Sul retro del vaso invece compaiono Castore e Polluce che fanno ritorno dai genitori Leda e Tindaro; Castore è accanto al cavallo mentre Polluce gioca con il cane.

Si tratta di due scene distinte, separate fra loro, come avveniva comunemente nella ceramica greca; tuttavia esse sembrano accomunate dal legame con la sfera ludica: si tratta infatti di momenti di svago, se pur di breve durata. Infatti lo spettatore di allora, come di oggi, chiaramente era a conoscenza del destino tragico dei personaggi raffigurati su entrambe le facce.

Nel gioco dei dadi compiuto da Achille e Aiace emerge una grande tensione: entrambi gli eroi sono protesi davanti, concentrati sulle mosse di gioco. Exekias riesce a raggiungere, pur nella convenzionalità e della pittura arcaica, una certa intensità psicologica.

Le figure, protese in avanti, accompagnano la forma del vaso. I manti che indossano, riccamente decorati, rivelano una grande raffinatezza esecutiva, evidente nei segni tracciati delicatamente sulle figure per definirne i particolari.

Grazie all’espediente delle lance che convergono verso il centro, anche lo sguardo dello spettatore è portato al gioco, fulcro della scena. Il tutto si svolge in una dimensione agonistica. Il gioco infatti è infatti assimilabile ad una battaglia, dal momento che a tutti i livelli della cultura greca, dal gioco allo sport, era predominante lo spirito competitivo.

A cosa stanno giocando?

Come accennato i due eroi pronunciano i numeri “tre e quattro”, che sembrano corrispondere ai tiri di dadi, sebbene non si può escludere con certezza che si tratti invece di astragali.

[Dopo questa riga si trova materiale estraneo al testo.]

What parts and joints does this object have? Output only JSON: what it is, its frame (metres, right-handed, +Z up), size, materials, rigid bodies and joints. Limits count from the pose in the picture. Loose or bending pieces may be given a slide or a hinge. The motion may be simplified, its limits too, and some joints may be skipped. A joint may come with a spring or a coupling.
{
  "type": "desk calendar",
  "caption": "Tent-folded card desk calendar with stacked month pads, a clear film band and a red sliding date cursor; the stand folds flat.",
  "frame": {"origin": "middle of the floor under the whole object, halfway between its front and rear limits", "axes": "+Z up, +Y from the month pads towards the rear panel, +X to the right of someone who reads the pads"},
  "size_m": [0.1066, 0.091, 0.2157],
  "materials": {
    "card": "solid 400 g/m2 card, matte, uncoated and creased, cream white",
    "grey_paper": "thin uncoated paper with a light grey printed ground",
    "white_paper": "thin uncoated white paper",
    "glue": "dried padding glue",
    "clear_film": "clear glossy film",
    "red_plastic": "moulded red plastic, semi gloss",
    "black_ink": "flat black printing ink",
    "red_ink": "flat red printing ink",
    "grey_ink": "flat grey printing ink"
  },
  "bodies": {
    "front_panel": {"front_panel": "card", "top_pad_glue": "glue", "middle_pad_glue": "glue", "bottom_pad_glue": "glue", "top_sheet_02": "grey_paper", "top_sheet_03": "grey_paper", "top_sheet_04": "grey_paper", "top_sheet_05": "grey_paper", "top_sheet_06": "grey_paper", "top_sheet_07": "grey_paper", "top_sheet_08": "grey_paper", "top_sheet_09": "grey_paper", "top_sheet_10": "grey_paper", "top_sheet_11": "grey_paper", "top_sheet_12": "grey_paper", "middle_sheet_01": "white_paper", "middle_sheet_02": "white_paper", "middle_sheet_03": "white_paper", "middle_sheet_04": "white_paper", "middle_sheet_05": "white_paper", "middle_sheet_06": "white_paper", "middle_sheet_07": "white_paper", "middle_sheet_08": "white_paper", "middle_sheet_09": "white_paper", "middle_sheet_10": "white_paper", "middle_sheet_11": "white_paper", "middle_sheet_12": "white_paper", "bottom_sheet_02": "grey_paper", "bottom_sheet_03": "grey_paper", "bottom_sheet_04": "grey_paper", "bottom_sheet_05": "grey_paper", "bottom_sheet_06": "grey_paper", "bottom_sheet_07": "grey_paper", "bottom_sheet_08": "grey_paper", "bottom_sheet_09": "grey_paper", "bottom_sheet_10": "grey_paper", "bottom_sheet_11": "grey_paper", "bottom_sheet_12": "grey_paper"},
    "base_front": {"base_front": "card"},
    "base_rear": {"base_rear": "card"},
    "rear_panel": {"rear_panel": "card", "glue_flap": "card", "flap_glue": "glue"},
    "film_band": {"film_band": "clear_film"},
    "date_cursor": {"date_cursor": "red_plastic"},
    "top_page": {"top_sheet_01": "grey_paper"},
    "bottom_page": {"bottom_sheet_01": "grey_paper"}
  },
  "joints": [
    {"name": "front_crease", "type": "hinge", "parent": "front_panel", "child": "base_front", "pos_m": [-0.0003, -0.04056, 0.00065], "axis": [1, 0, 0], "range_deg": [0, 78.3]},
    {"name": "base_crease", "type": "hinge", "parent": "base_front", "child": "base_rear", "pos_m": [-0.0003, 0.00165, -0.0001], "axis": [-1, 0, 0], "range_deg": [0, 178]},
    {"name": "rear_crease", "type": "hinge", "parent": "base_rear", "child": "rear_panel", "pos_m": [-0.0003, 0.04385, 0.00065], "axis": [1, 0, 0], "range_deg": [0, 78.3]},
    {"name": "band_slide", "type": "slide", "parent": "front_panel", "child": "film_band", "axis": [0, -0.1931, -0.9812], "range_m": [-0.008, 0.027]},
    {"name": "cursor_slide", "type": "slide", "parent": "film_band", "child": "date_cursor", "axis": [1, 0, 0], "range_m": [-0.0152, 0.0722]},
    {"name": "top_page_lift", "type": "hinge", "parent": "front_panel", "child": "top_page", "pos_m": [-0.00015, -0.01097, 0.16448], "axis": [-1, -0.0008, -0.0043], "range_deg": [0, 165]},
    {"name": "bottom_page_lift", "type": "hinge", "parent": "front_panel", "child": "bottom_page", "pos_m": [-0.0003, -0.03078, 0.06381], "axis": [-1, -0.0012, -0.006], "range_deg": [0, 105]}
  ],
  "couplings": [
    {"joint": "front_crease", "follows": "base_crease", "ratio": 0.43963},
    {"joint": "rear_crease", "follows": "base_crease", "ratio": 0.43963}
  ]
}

Secondo alcuni sarebbe qui raffigurato un semplice tiro di dadi, mentre secondo altri si tratterebbe di un gioco da tavolo che prevedeva, oltre all’uso di dadi, anche la presenza di una pedana. Non è possibile rispondere con certezza, dal momento che non è visibile una eventuale base di gioco che dovrebbe trovarsi sul tavolo, ma solo i dadi ed i numeri tre quattro pronunciati dai due personaggi.

Secondo alcune fonti letterarie, più tarde però rispetto al vaso di Exekias, durante la guerra di Troia, l’eroe Palamede avrebbe inventato numerosi giochi. Di questo non c’è traccia in Omero, mentre di Palamede creatore di giochi parlano diversi autori classici, come Sofocle ed Euripide. Filostrato più tardi, nell’Eroico, gli attribuisce l’invenzione dei Pessoi, gioco praticato dagli eroi durante la Guerra di Troia antesignano degli scacchi.

Secondo alcuni studiosi invece Exekias stesso avrebbe inventato tale iconografia, considerando la propensione dell’artista a dipingere scene verosimili, non necessariamente documentate nelle fonti letterarie.

Si potrebbe anche supporre che sia avvenuto il contrario: cioè che le fonti letterarie abbiano preso ispirazione da un tema riportato con una certa frequenza nella pittura vascolare.

Il vaso di Exekias dei Musei Vaticani sembra comunque essere il prototipo delle rappresentazioni di questo tema che, come detto, ha avuto ampia diffusione.

In alcuni vasi invece fra i due eroi che giocano compare Atena, la cui presenza sottolinea ancora di più lo spirito agonistico del gioco.

La grande diffusione del tema e la sua presenza in contesti funerari hanno fatto pensare che la raffigurazione di Achille ed Aiace che giocano racchiuda anche un significato più profondo, cioè un’allegoria del Fato e della Morte. La correlazione con il contesto funebre assumerebbe dunque una connotazione rituale, simile per certi aspetti a quella del gioco del Senet raffigurato spesso nelle tombe egizie.

Il valore cultuale adombrato nella scena ha spinto alcuni studiosi a supporre che il gioco di Achille ed Aiace fosse in realtà una vera e propria pratica divinatoria per conoscere le sorti della battaglia.